The first line to copy is the one with "Write the OpenSCAD"; the last is the one with "body_half = 20; // [17:0.5:24]". Copy each line in that range exactly, leaving out all others.

PROVIDED DATA =

---+---

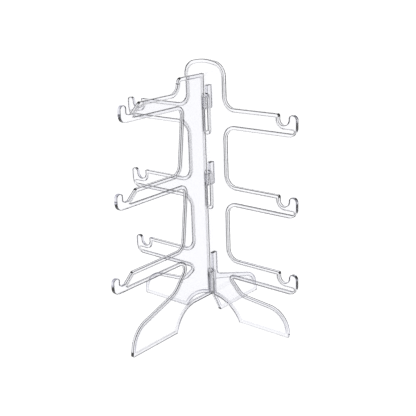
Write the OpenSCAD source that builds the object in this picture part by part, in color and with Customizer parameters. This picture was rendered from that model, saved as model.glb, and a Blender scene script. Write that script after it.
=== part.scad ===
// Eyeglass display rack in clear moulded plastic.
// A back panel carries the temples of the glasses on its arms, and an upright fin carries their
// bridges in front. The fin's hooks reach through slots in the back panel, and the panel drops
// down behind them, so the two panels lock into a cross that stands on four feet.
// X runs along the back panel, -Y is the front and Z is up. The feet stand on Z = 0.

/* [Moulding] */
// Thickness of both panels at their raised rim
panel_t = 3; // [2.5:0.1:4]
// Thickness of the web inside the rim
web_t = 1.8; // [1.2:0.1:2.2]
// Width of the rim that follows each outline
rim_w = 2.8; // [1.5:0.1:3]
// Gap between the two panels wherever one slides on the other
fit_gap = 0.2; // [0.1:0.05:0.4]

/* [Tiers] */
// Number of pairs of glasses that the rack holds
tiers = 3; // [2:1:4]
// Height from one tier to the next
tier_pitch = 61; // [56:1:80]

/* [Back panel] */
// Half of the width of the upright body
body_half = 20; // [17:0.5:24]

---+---

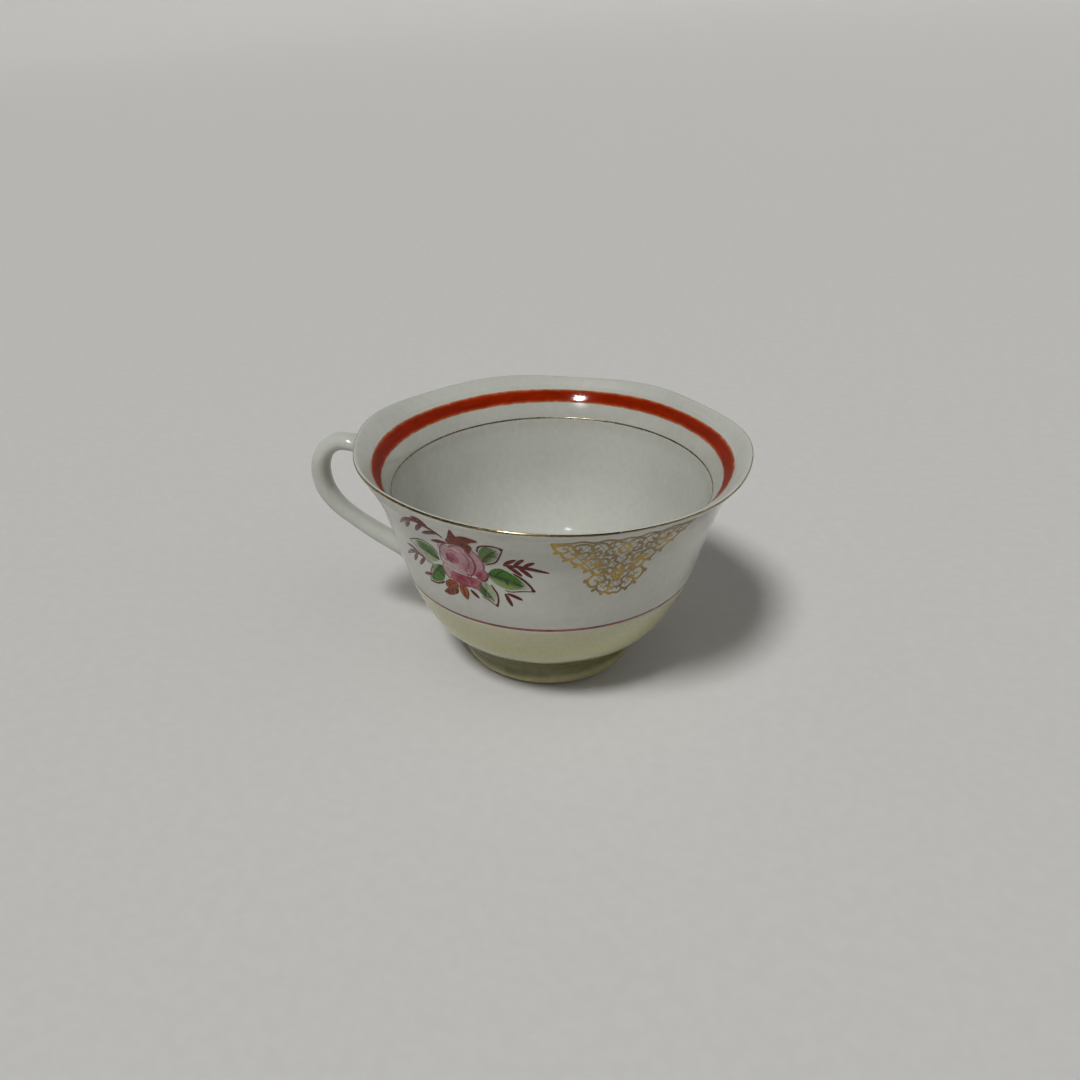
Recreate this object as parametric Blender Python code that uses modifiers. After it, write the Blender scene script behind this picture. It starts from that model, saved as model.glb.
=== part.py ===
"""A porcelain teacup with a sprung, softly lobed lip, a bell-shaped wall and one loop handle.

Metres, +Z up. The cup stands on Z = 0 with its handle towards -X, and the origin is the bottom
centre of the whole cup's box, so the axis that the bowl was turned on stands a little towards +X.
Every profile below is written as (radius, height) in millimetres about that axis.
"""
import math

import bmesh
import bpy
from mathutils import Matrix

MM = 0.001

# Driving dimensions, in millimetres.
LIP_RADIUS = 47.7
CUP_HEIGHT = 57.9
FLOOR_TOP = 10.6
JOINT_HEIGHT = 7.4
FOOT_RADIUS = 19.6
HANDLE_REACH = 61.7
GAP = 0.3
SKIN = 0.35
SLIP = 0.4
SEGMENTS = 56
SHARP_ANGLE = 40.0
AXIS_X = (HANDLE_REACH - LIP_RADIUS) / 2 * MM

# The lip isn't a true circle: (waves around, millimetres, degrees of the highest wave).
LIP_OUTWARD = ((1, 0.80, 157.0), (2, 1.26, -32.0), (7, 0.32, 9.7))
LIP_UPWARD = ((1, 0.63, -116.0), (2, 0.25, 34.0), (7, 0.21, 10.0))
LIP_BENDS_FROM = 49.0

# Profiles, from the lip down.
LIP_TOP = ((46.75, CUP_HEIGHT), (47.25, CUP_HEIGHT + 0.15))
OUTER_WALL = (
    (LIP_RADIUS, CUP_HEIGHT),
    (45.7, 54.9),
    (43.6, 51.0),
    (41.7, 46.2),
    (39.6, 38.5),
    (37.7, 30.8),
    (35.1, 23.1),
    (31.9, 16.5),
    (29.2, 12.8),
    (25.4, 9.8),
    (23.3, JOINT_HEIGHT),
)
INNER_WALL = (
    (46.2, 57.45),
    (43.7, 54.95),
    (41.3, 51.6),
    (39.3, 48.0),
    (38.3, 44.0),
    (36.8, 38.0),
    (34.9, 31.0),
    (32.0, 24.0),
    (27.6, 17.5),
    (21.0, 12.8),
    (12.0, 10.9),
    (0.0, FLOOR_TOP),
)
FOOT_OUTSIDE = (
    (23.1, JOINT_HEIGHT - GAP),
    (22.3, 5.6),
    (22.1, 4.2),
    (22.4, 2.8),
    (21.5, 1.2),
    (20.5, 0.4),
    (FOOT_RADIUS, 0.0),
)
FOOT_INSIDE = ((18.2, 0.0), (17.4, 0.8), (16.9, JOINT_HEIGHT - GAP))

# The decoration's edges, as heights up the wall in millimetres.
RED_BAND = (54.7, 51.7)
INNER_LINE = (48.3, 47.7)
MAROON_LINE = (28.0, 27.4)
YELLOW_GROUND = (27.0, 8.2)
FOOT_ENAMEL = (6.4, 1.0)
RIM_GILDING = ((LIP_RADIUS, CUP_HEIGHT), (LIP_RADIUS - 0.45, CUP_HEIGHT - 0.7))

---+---

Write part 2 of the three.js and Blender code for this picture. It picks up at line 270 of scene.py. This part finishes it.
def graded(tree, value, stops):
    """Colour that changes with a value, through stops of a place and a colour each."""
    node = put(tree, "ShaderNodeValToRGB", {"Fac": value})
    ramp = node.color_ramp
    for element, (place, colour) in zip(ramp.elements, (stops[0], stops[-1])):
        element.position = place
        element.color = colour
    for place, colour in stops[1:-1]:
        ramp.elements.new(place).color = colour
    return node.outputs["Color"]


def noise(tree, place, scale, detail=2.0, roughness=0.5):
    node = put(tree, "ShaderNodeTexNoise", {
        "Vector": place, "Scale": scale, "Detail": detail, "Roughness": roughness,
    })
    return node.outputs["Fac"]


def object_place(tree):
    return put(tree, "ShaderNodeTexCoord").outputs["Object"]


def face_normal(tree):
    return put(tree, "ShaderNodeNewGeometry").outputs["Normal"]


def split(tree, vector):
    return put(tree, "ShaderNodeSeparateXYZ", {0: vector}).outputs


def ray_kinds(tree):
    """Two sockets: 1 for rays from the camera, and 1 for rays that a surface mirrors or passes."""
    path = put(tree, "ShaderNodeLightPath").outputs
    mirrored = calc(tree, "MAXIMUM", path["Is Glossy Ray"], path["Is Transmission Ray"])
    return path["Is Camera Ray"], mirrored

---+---

THE OUTPUT =
Write the OpenSCAD source that builds the object in this picture part by part, in color and with Customizer parameters. This picture was rendered from that model, saved as model.glb, and a Blender scene script. Write that script after it.
=== part.scad ===
// Eyeglass display rack in clear moulded plastic.
// A back panel carries the temples of the glasses on its arms, and an upright fin carries their
// bridges in front. The fin's hooks reach through slots in the back panel, and the panel drops
// down behind them, so the two panels lock into a cross that stands on four feet.
// X runs along the back panel, -Y is the front and Z is up. The feet stand on Z = 0.

/* [Moulding] */
// Thickness of both panels at their raised rim
panel_t = 3; // [2.5:0.1:4]
// Thickness of the web inside the rim
web_t = 1.8; // [1.2:0.1:2.2]
// Width of the rim that follows each outline
rim_w = 2.8; // [1.5:0.1:3]
// Gap between the two panels wherever one slides on the other
fit_gap = 0.2; // [0.1:0.05:0.4]

/* [Tiers] */
// Number of pairs of glasses that the rack holds
tiers = 3; // [2:1:4]
// Height from one tier to the next
tier_pitch = 61; // [56:1:80]

/* [Back panel] */
// Half of the width of the upright body
body_half = 20; // [17:0.5:24]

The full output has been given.